위 코드를 통해 원하는 수 만큼의 분자들의 node feature matrix list인 `list_feature`, adjacency matrix list인 `list_adj`, 그리고 logP value list인 `list_logP`를 얻었습니다.

그 동안의 실습에서는 이미지로부터 이미지의 label을 얻는, 즉 하나의 input에서 하나의 output을 얻는 형태였지만, 이번 실습에서는 두 개의 input, `list_feature`와 `list_adj`로부터 logP value라는 하나의 output을 얻어내야합니다. 이를 위해 custom pytorch dataset을 정의하고 사용해봅시다.

In [291]:
class GCNDataset(Dataset):
    def __init__(self, list_feature, list_adj, list_logP):
        self.list_feature = list_feature
        self.list_adj = list_adj
        self.list_logP = list_logP

    def __len__(self):
        return len(self.list_feature)

    def __getitem__(self, index):
        return self.list_feature[index], self.list_adj[index], self.list_logP[index]


def partition(list_feature, list_adj, list_logP, args):
    num_total = list_feature.shape[0]
    num_train = int(num_total * (1 - args.test_size - args.val_size))
    num_val = int(num_total * args.val_size)
    num_test = int(num_total * args.test_size)

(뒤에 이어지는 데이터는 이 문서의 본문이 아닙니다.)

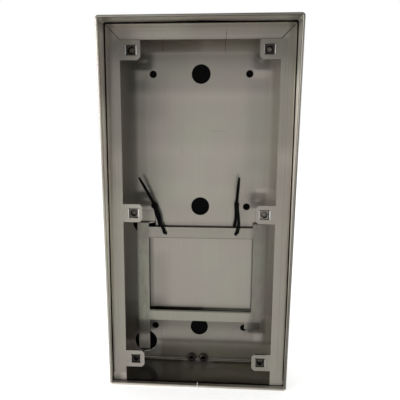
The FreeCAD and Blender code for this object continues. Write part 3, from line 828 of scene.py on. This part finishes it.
def nut_shades(x, y, z):
    """The tone's share by the distance from each nut's own axis: painted shade, almost black, in the
    countersink; darker in the top and bottom rows, lightest in the middle right nut."""
    across = abs(x) - TAB_X * MM
    up = z - ROW_PITCH * MM * z.math("ROUND", z * (1.0 / (ROW_PITCH * MM)))
    out = z.math("SQRT", across * across + up * up)
    sink = slope(out, *SINK_INNER) * slope(out, *SINK_OUTER)
    outer_rows = abs(z) > 0.5 * ROW_PITCH * MM
    middle_right = (1.0 - outer_rows) * (x > 0.0)
    lightness = 1.0 - OUTER_ROWS_LOSS * outer_rows + MIDDLE_RIGHT_GAIN * middle_right
    return (1.0 - SINK_DARK * sink) * lightness


zinc = brushed_steel("zinc_nut", NUT_TONE, NUT_WARM, NUT_ROUGHNESS, NUT_GRAIN, 0.0, shades=nut_shades)
for row_name, row in (("top", ROW_PITCH), ("middle", 0.0), ("bottom", -ROW_PITCH)):
    for side_name, side in (("left", -TAB_X), ("right", TAB_X)):
        name = row_name + "_" + side_name
        nut = threaded_ring("threaded_nut_" + name, (side, NUT_BACK, row), NUT_PROFILE, NUT_THREAD, zinc)
        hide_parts("square_nut_" + name)


# Inserts: two dull rivet nuts, set in the back plate's bottom edge with their round heads forwards and
# threaded right through. They stand for the plain inserts of the CAD.
INSERT_TONE = on_screen(78, 76, 71)
INSERT_WARM = on_screen(60, 57, 54)
INSERT_ROUGHNESS = 0.30
INSERT_GRAIN = [2.0, 2.0, 4.0]
INSERT_PROFILE = [(2.35, 0.0, 0), (3.1, 0.0, 0), (3.2, 0.1, 0), (3.2, 4.4, 0), (3.3, 4.5, 0), (4.6, 4.5, 0),
                  (4.8, 4.7, 0), (4.8, 5.2, 0), (4.65, 5.6, 0), (4.3, 5.9, 0), (3.9, 6.0, 0), (2.6, 6.0, 0)]
INSERT_THREAD = {"pitch": 0.8, "depth": 0.26, "end": 0.15, "rows": 56,
                 "heights": [0.0, 6.0], "radii": [2.1, 2.1]}

insert = brushed_steel("insert_steel", INSERT_TONE, INSERT_WARM, INSERT_ROUGHNESS, INSERT_GRAIN, 0.0)
for name, x in INSERT_X.items():
    ring = threaded_ring("threaded_insert_" + name, (x, 0.0, INSERT_ROW), INSERT_PROFILE, INSERT_THREAD,
                         insert)
    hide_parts("rivet_nut_" + name)


# Cable ties: black moulded nylon, one through each small hole of the bracket's upper bar and over its edge.
# Each has a doubled loop, a head and a long toothed tail, and stands for the CAD's plain tie.
NYLON_COLOUR = (0.002, 0.002, 0.002, 1.0)
NYLON_GRAIN = [0.8, 0.8, 0.8]
NYLON_ROUGHNESS = 0.55
NYLON_SPREAD = 0.2
NYLON_IOR = 1.12
NYLON_BUMP = {"Strength": 0.2, "Distance": 0.05 * MM}
BAR_FRONT = 7.5
BAR_BACK = 6.0
HOLE_Z = -33.2
HOLE_DROP = 7.6
STRAP_WIDTH = 3.5
STRAP_THICKNESS = 1.1
TIP_WIDTH = 2.3
TAPER_START = 0.7
HOLE_WIDENING = 0.3
HOLE_ALONG = 0.30
HOLE_SPREAD = 0.10
HEAD_SIZE = (5.6, 4.6, 6.8)
HEAD_HEIGHT = 36.2
# The head's rounded ends as (distance from the end, share of the full size)
HEAD_ENDS = np.array([(0.0, 0.70), (0.25, 0.88), (0.7, 0.97), (1.3, 1.0)])
IN_HEAD = 1.0
STAND_OFF = 9.6
TAIL_RISE = 10.0
STRAND_INWARD = 0.35
EASE = 0.3
TOOTH_PITCH = 1.3
TOOTH_HEIGHT = 0.16
TEETH_END = 0.72
SECTION_POINTS = 16
SECTION_POWER = 6
LOOP_RINGS = 160
TAIL_RINGS = 240
TIES = {
    "left": {"hole": -42.8, "angle": -20.0,
             "route": {"pull": -1.8, "lift": 0.0, "loop_bow": -0.4, "tail": 37.2, "bow": -2.6, "curl": -1.2}},
    "right": {"hole": 44.0, "angle": 0.5,
              "route": {"pull": 1.0, "lift": 1.6, "loop_bow": 0.9, "tail": 32.4, "bow": 1.0, "curl": 0.6}},
}


def smooth_path(points, samples):
    """A curve through the points: between two of them, the Catmull-Rom cubic of their neighbours."""
    points = np.array(points, float)
    padded = np.concatenate([[2 * points[0] - points[1]], points, [2 * points[-1] - points[-2]]])
    along = np.linspace(0, len(points) - 1, samples)
    index = np.minimum(along.astype(int), len(points) - 2)
    t = (along - index)[:, None]
    a, b, c, d = (padded[index + shift] for shift in range(4))
    cubic = (3 * b - a - 3 * c + d) * t ** 3
    return 0.5 * (2 * b + (c - a) * t + (2 * a - 5 * b + 4 * c - d) * t ** 2 + cubic)


def swept(path, widths, thicknesses):
    """A closed bar along a path, its section |x|^p + |y|^p = 1 scaled to a width and a thickness."""
    run = np.gradient(path, axis=0)
    run /= np.linalg.norm(run, axis=1, keepdims=True)
    side = np.array([1.0, 0.0, 0.0]) - run * run[:, :1]
    side /= np.linalg.norm(side, axis=1, keepdims=True)
    up = np.cross(run, side)
    angle = np.linspace(0, 2 * np.pi, SECTION_POINTS, endpoint=False)
    powers = np.abs(np.cos(angle)) ** SECTION_POWER + np.abs(np.sin(angle)) ** SECTION_POWER
    scale = powers ** (-1 / SECTION_POWER) / 2
    offsets = ((widths[:, None] * (np.cos(angle) * scale))[..., None] * side[:, None]
               + (thicknesses[:, None] * (np.sin(angle) * scale))[..., None] * up[:, None])
    start_cap = list(range(SECTION_POINTS))[::-1]
    end_cap = list(range((len(path) - 1) * SECTION_POINTS, len(path) * SECTION_POINTS))
    faces = grid_faces(len(path), SECTION_POINTS, False) + [start_cap, end_cap]
    return (path[:, None] + offsets).reshape(-1, 3), faces


def tie_bars(pull, lift, loop_bow, tail, bow, curl):
    """The loop, tail and head in the tie's own frame: x across, y out of the wall, z up from the hole.

    The loop's front strand comes down from the head, goes through the hole and rises behind the bar. The
    tail at share t is at x = bow t + curl t^2, and its teeth are a sawtooth on its thickness.
    """
    front = BAR_FRONT + STRAP_THICKNESS
    behind = BAR_BACK - STRAP_THICKNESS
    inside = (front + behind) / 2
    half = STRAP_WIDTH / 2
    drop = STRAP_THICKNESS / 2
    back_strand = STAND_OFF - STRAP_THICKNESS
    head_low = HEAD_HEIGHT - HEAD_SIZE[2] / 2
    head_high = HEAD_HEIGHT + HEAD_SIZE[2] / 2
    front_x = half + loop_bow - STRAND_INWARD
    back_x = loop_bow + STRAND_INWARD
    loop = smooth_path([
        (half / 2, STAND_OFF + drop, head_low + IN_HEAD), (front_x, STAND_OFF + drop, 0.7 * head_low),
        (front_x + pull, STAND_OFF, 0.4 * head_low), (half + pull, front + EASE, HOLE_DROP + lift),
        (0.6 * (half + pull), front, 3 * drop + lift), (0.3 * (half + pull), front - EASE, 0.5 * drop + lift),
        (0.0, inside + 2 * EASE, lift - drop), (0.0, inside - 2 * EASE, lift - drop),
        (-0.2 * half, behind + EASE, 0.5 * drop + lift), (-0.5 * half, behind, 3 * drop + lift),
        (pull / 2 - 1.3 * half, behind, HOLE_DROP),
        (pull / 2 - 1.4 * half, behind + 2 * EASE, 1.4 * HOLE_DROP),
        (back_x - 1.2 * half, back_strand, 0.5 * head_low), (back_x - half, back_strand, 0.8 * head_low),
        (-half / 2, back_strand, head_low + IN_HEAD)], LOOP_RINGS)
    at_hole = np.exp(-((np.linspace(0, 1, LOOP_RINGS) - HOLE_ALONG) / HOLE_SPREAD) ** 2)

    along = np.linspace(0, 1, TAIL_RINGS)
    free = np.stack([bow * along + curl * along ** 2, STAND_OFF + TAIL_RISE * along,
                     head_high - IN_HEAD + tail * along], axis=1)
    taper = np.clip((along - TAPER_START) / (1.0 - TAPER_START), 0, 1)
    teeth = TOOTH_HEIGHT * ((along * tail / TOOTH_PITCH) % 1.0 * (along < TEETH_END) - 0.5)

    heights = np.concatenate([HEAD_ENDS[:, 0], HEAD_SIZE[2] - HEAD_ENDS[::-1, 0]])
    rounding = np.concatenate([HEAD_ENDS[:, 1], HEAD_ENDS[::-1, 1]])
    head = np.stack([0 * heights, STAND_OFF + 0 * heights, head_low + heights], axis=1)
    return [swept(loop, STRAP_WIDTH * (1.0 + HOLE_WIDENING * at_hole), np.full(LOOP_RINGS, STRAP_THICKNESS)),
            swept(free, STRAP_WIDTH - (STRAP_WIDTH - TIP_WIDTH) * taper, STRAP_THICKNESS + teeth),
            swept(head, HEAD_SIZE[0] * rounding, HEAD_SIZE[1] * rounding)]


nylon = NodeSheet(bpy.data.materials.new("black_nylon"))
nylon_point, _ = place(nylon)
mould = noise(nylon_point, NYLON_GRAIN, detail=3.0)
nylon.shade(Base_Color=NYLON_COLOUR, Roughness=NYLON_ROUGHNESS + NYLON_SPREAD * (mould - 0.5), IOR=NYLON_IOR,
            Normal=nylon.node("Bump", None, {"Height": mould, **NYLON_BUMP}))
for name, tie in TIES.items():
    points, faces, first = [], [], 0
    for bar_points, bar_faces in tie_bars(**tie["route"]):
        points.append(bar_points)
        faces += [[corner + first for corner in face] for face in bar_faces]
        first += len(bar_points)
    x, y, z = np.concatenate(points).T
    turn = math.radians(tie["angle"])
    points = np.stack([tie["hole"] + x * math.cos(turn) + z * math.sin(turn), -y,
                       HOLE_Z - x * math.sin(turn) + z * math.cos(turn)], axis=1) * MM
    piece = closed_piece("toothed_tie_" + name, points, faces, nylon)
    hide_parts("cable_tie_" + name)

    feature_train = list_feature[:num_train]
    adj_train = list_adj[:num_train]
    logP_train = list_logP[:num_train]
    feature_val = list_feature[num_train:num_train + num_val]
    adj_val = list_adj[num_train:num_train + num_val]
    logP_val = list_logP[num_train:num_train + num_val]
    feature_test = list_feature[num_total - num_test:]
    adj_test = list_adj[num_total - num_test:]
    logP_test = list_logP[num_total - num_test:]
        
    train_set = GCNDataset(feature_train, adj_train, logP_train)
    val_set = GCNDataset(feature_val, adj_val, logP_val)
    test_set = GCNDataset(feature_test, adj_test, logP_test)

    partition = {
        'train': train_set,
        'val': val_set,
        'test': test_set
    }

    return partition

In [292]:
dict_partition = partition(list_feature, list_adj, list_logP, args)

# 2. Model Construction

Graph Convolution Network, 즉 GCN을 pytorch를 이용하여 구현하여봅시다. 이를 위해 다음과 같은 sub module들을 구현하고 사용합니다.

- **GCNLayer**: node feature matrix와 adjacency matrix의 list를 받아 graph convolution 연산을 수행하는 module 입니다.
- **(Gated)SkipConnection**: ResNet에서 사용되었던 skip connection technique을 구현한 module 입니다.
- **GCNBlock**: node feature matrix와 adjacency matrix의 list를 받아 원하는 갯수의 GCNLayer를 통과시킨 후, (gated)skip connection을 적용하는 module 입니다.
- **ReadOut**: graph structrure에 permutation invariance를 주기 위하여 linear layer를 거친 뒤 batch 별로 summation하는 module 입니다.
- **Predictor**: ReadOut layer로부터의 graph feature vector로부터 logP value를 예측하기 위한 linear layer module 입니다.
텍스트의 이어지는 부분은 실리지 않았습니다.